Ossos de uma família de 13 pessoas encontrados em Espanha mostra que as suas mortes estiveram longe de ser naturais: crânios fraturados e cortes precisos revelam que morreram de forma violenta às mãos de outro grupo de neandertais. E depois, as coisas pioraram ainda mais.
Há trinta mil anos, os humanos tornaram-se a última espécie humana sobrevivente. A nossa espécie-irmã, Homo neanderthalensis, resistira mais tempo do que todas as outras, mas, por fim, também desapareceu.
Restou apenas o Homo sapiens. O destino dos neandertais é a aproximação mais real que teremos de saber como é ver uma espécie humana ser levada à extinção — sem que sejamos nós a desaparecer, claro.
Então, o que aconteceu?
É uma história macabra, talvez melhor ilustrada por um episódio que surge na nova série Human, da BBC, apresentada pela paleoantropóloga Ella Al-Shamahi.
Ao longo da série, Al-Shamahi visita importantes sítios fossilíferos que contam diferentes capítulos da história humana — mas foi um em particular, no norte de Espanha, que prendeu a atenção do produtor executivo Paul Overton.
“O que mais me marcou, provavelmente, foi o mais sombrio: a Gruta de El Sidrón, que conta a história do fim dos neandertais”, disse Overton ao IFLS. “Foram encontrados os restos de 13 membros de uma família assassinados e canibalizados, e há também indícios de consanguinidade.”
“É um lugar bastante lúgubre, e uma história bastante mórbida, mas acho incrível que tenha sido descoberta e documentada. Quando soubemos, pensámos logo: ‘isto é de loucos’, e as pessoas que conheciam o sítio estavam profundamente investidas no que tinham encontrado.”
Conhecida como o “Túnel dos Ossos”, a Gruta de El Sidrón foi, em tempos, um habitat vital para os neandertais que tentavam sobreviver à Idade do Gelo — algo que nós, Homo sapiens, não conseguimos fazer na Europa, onde nos extinguimos enquanto os neandertais resistiam.
Contudo, essa resistência não duraria para sempre.
Foi um espeleólogo que primeiro alertou os arqueólogos para a gruta, depois de encontrar uma mandíbula humana durante uma exploração.
Mais tarde, os cientistas descobriram 2.500 ossos de neandertais no mesmo local — restos de 13 indivíduos de idades e sexos variados, que análises genéticas confirmaram ser de uma família.
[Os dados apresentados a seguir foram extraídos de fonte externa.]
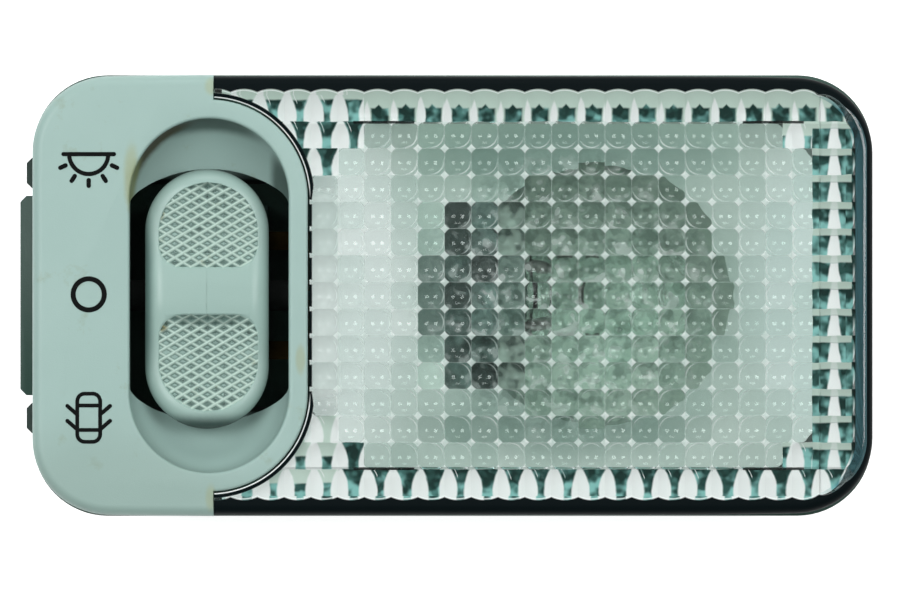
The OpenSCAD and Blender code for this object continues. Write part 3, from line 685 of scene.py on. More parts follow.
# Metals: a noise drawn out along one axis stands for the rolling or pressing marks
def makeMetal(name, look):
    material, tree, output, place = newMaterial(name)
    turned = addNode(tree, "ShaderNodeMapping", None, {"Vector": place, "Scale": look["stretch"]})
    streaks = addNode(tree, "ShaderNodeTexNoise", None, {
        "Vector": turned.outputs["Vector"], "Scale": 1000 / look["markMm"], "Detail": 3.0, "Roughness": 0.6})
    marks = streaks.outputs["Fac"]
    layers = [(marks, look["dull"])]
    if "shadeAt" in look:
        # Painted shade: what lies under the well is blackened
        ball = addBall(tree, place, look["shadeAt"], look["shadeSize"])
        underShade = addNode(tree, "ShaderNodeMapRange", {"clamp": True}, {"Value": ball, "From Max": 0.25})
        layers.append((underShade.outputs["Result"], "#0b0d0c"))
    rough = addNode(tree, "ShaderNodeMapRange", None, {
        "Value": marks, "To Min": look["roughness"] - 0.08, "To Max": look["roughness"] + 0.1})
    bump = addNode(tree, "ShaderNodeBump", None, {"Strength": 0.3, "Distance": 0.00002, "Height": marks})
    colour = hexToLinear(look["colour"])
    for share, tone in layers:
        colour = addNode(tree, "ShaderNodeMix", {"data_type": "RGBA"}, {
            "Factor": share, "A": colour, "B": hexToLinear(tone)}).outputs["Result"]
    shader = addNode(tree, "ShaderNodeBsdfPrincipled", None, {
        "Base Color": colour, "Metallic": look.get("metallic", 1.0), "Roughness": rough.outputs["Result"],
        "Normal": bump.outputs["Normal"]})
    tree.links.new(shader.outputs["BSDF"], output.inputs["Surface"])
    return material


underWell = {"shadeAt": (-31.9, 0, -3), "shadeSize": (20, 26, 12)}
even, rolled, pressed = (1, 1, 1), (0.2, 1, 1), (1, 0.3, 1)  # how the marks are drawn out
metalLooks = {
    "bowl": {
        "colour": "#bfd2c7", "dull": "#9bb2a4", "roughness": 0.5, "metallic": 0.3, "markMm": 1.2,
        "stretch": even},
    "brass": {
        "colour": "#8a7440", "dull": "#5d4c28", "roughness": 0.42, "markMm": 0.5,
        "stretch": rolled, **underWell},
    "spring": {
        "colour": "#aeb3b4", "dull": "#7e8486", "roughness": 0.3, "markMm": 0.4,
        "stretch": rolled, **underWell},
    "black": {"colour": "#5b6b66", "dull": "#3e4b47", "roughness": 0.42, "markMm": 0.6, "stretch": pressed},
    "zinc": {"colour": "#b9bfc0", "dull": "#8e9698", "roughness": 0.36, "markMm": 0.5, "stretch": even},
    "tungsten": {"colour": "#8d8f8c", "dull": "#6b6d6a", "roughness": 0.4, "markMm": 0.2, "stretch": even},
}
bowlAluminium = makeMetal("pressed_aluminium_bowl", metalLooks["bowl"])
stripBrass = makeMetal("rolled_brass_strip", metalLooks["brass"])
springSteel = makeMetal("spring_steel_leaf", metalLooks["spring"])
blackSteel = makeMetal("blackened_steel_clip", metalLooks["black"])
zincSteel = makeMetal("zinc_plated_screw", metalLooks["zinc"])
tungstenWire = makeMetal("tungsten_wire", metalLooks["tungsten"])


# Pad-printed ink: a thin satin film, slightly uneven
def makeInk():
    material, tree, output, place = newMaterial("black_print_ink")
    wear = addNode(tree, "ShaderNodeTexNoise", None, {"Vector": place, "Scale": 900.0, "Detail": 3.0})
    tone = addNode(tree, "ShaderNodeMix", {"data_type": "RGBA"}, {
        "Factor": wear.outputs["Fac"], "A": hexToLinear("#050808"), "B": hexToLinear("#0c1110")})
    shader = addNode(tree, "ShaderNodeBsdfPrincipled", None, {
        "Base Color": tone.outputs["Result"], "Roughness": 0.7, "IOR": 1.5, "Specular IOR Level": 0.12})
    tree.links.new(shader.outputs["BSDF"], output.inputs["Surface"])
    return material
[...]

As suas mortes estiveram longe de ser naturais. Crânios fraturados e cortes precisos mostram que morreram de forma violenta às mãos de outro grupo de neandertais.
E depois, as coisas pioraram ainda mais: os ossos apresentavam cortes paralelos típicos de quem retira carne do osso, e havia outros sinais claros de canibalismo, como fraturas feitas para aceder ao tutano — e sabe-se que os neandertais valorizavam muito a gordura.
As práticas de canibalismo são muito mais antigas do que se julga. Duas descobertas recentes, também em Espanha, revelaram que há 800 mil anos os humanos comiam as suas crianças, e ossos encontrados no sítio de El Mirador mostraram sinais de canibalismo antigo que dizimou família de 11 pessoas.
A vida já era difícil para esta família antes de terem sido devorados. Sofriam de anomalias congénitas, como retenção de dentes de leite e orifícios nas vértebras — sinais de que a reprodução entre parentes próximos estava a aumentar defeitos que afetavam a saúde.
O professor Marco De La Rasilla Vives, da Universidad de Oviedo, descreve estas anomalias a Al-Shamahi como um “assassino silencioso” que passava de geração em geração, enfraquecendo uma espécie já em declínio.
E, para agravar ainda mais, uma espécie que já tinha desaparecido da região voltou a apresentar-se no local: o regresso do Homo sapiens.
O que se seguiu foi uma intensa competição por recursos e cruzamentos que reduziram os neandertais a um punhado de populações distintas até que, após 400 mil anos na Terra, desapareceram. É uma história dura, mas, convenhamos, também fascinante.
“O facto de ser um grupo familiar que foi morto cria logo uma ligação — atinge-nos de imediato”, afirmou Overton. “Mostra também o estado crítico dos neandertais naquela altura: estavam a comer-se uns aos outros, e a população era tão reduzida que a consanguinidade provocava deformidades genéticas, o que revela que estavam em declínio.”
“Por isso, esta história ficou sempre comigo. E quando a filmámos, o ambiente era tão carregado… O lugar tem uma atmosfera incrível. É um local assombroso, mas que tem muito para contar”, conclui Overton.